Hayakawa’s artistic personality reflects many of the contradictions of Japanese culture. Ask any long-term foreign resident and they’ll tell you how trying to resolve these contradictions can be difficult, if not impossible. Hayakawa has bridged the awkward gap between the country’s underground and mainstream scenes with his sweet “city pop” interpretations and intense dance music performances, while continuing to release strikingly abstract compositions which align him more closely with the independent scene. He also remains aware of the obstacles still in his way, whether antiquated legislation or the Japanese government’s “Cool Japan” campaign. “Fueiho and ‘Cool Japan’ mean almost the same,” he says. “If you get caught by either, you’re done.”

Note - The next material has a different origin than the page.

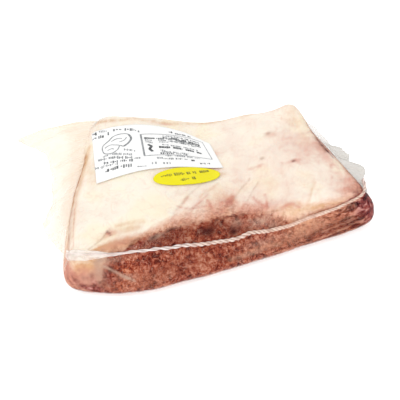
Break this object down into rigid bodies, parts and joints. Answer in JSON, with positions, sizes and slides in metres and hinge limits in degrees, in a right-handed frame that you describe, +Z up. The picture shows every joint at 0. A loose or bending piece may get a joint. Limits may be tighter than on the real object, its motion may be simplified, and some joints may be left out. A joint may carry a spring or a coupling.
{
  "type": "vacuum-packed raw beef ribeye cap",
  "caption": "Thick trapezoid slab of raw beef under a cream fat cap, shrunk into a clear film bag with a flap, an ear, a rolled pleat, a white label and a yellow oval sticker.",
  "frame": {"origin": "on the surface the pack lies on, under the middle of its box", "axes": "+X along the slab's length to the end with the crumpled ear, -Y towards the cut front face, +Z up"},
  "size_m": [0.3201, 0.2362, 0.0573],
  "materials": {
    "film_over_meat": "glossy shrunk film over cream fat and brown-red lean",
    "label_paper": "smooth white printed label paper under film",
    "sticker_paper": "smooth bright yellow sticker paper under film"
  },
  "bodies": {
    "root": {"sealed_bag": "film_over_meat", "main_label": "label_paper", "oval_sticker": "sticker_paper"}
  },
  "joints": []
}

Perhaps the secret to Hayakawa’s success is an understanding that by trying to be everything to everyone, we end up being nothing to no one. If we let the group subsume the individual, we lose what can make us attractive. “A person who can become any colour, get along with anyone, would end up not being any colour, would not truly get along with anyone,” he tells me when I ask what lessons he would share with younger artists. “You need to have your own individuality and you need to be able to say, ‘This is my own colour’.”